The darkness drops again but now I know
That twenty centuries of stony sleep
Were vexed to nightmare by a rocking cradle,
And what rough beast, its hour come round at last,
Slouches towards Bethlehem to be born?
         Doesn't this sound like it could be applied to the DF apocalpyse? I’m no Yeats scholar, but in a bit of googling I came across the fact that Yeats spent years crafting an elaborate, mystical theory of the universe. This theory issued in part from Yeats’s lifelong fascination with the occult and mystical. He believed that history can be laid out as two conical spirals, one inside the other, so that the widest part of one of the spirals rings around the narrowest part of the other spiral, and vice versa. Yeats believed that this image (he called the spirals “gyres”) captured the contrary motions inherent in history. Yeats believed that the world was on the threshold of an apocalypse, as history reached the end of the outer gyre and began moving along the inner gyre. In other words, the world’s trajectory along the gyre of science and democracy was coming apart, like the frantically widening flight of the falcon that has lost contact with the falconer; the next age will take its character not from the gyre of science and democracy, but something else entirely and opposite. Of course, the poem was written around 1921 and so likely had more to do with WW1 than predicting the DF apocalypse to come  :D, but it’s kind of cool to think about the possibility that Yeats, like the DF version of Stoker and Lovecraft, may have understood more than the rest of the world.

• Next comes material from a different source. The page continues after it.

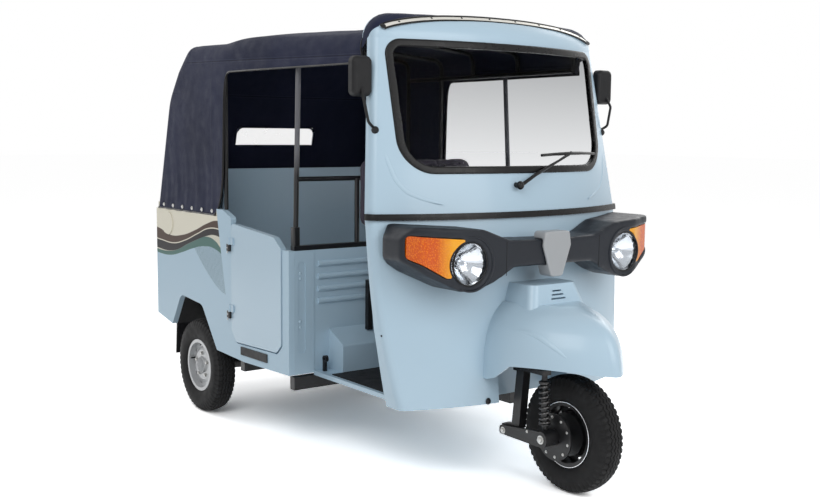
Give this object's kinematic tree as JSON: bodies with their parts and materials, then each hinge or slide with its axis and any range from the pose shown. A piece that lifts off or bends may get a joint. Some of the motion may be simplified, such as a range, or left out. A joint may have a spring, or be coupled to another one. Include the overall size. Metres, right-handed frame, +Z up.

         Also, rather than just being a sad echo of my days as an english major, I started this thread to see if anyone picked up on these or other references. IIRC, Murphy said something to Harry in SF or FM about how the center cannot hold. I think Harry mentions “falcons and falconers” at some point, but I have no idea where. And then we have Maeve in CD telling Mab she will not be her falcon anymore.

        Are there anymore potential “The Second Coming” references in the Dresden Files? Anyone care to formulate a WAG about Yeats being prophetic??

--- End quote ---

That's so cool.  8)

madness:
Thanks for this thread.  The first half dozen lines of the poem were familiar to me but I am not sure that I had read the entire thing before.

I wonder if Yeats was the first in literature to use the phrase 'the center can not hold' or if he was referencing something older.  I have seen the concept referenced all over the place - I would have guessed that it was a much older phrase.

Elegast:
It was already on Wikipedia...  :o

http://en.wikipedia.org/w/index.php?title=The_Second_Coming_(poem)&diff=522176648&oldid=521430009

the neurovore of Zur-En-Aargh:

--- Quote from: madness on January 27, 2013, 10:28:17 PM ---I wonder if Yeats was the first in literature to use the phrase 'the center can not hold' or if he was referencing something older.  I have seen the concept referenced all over the place - I would have guessed that it was a much older phrase.

--- End quote ---

I don't think Yeats was referencing anything earlier, and I used to be pretty well up on this,  Making up things that sound so right you believe they've always been around is the mark of a great poet; a really remarkable number of common English phrases were made up from whole cloth by Shakespeare.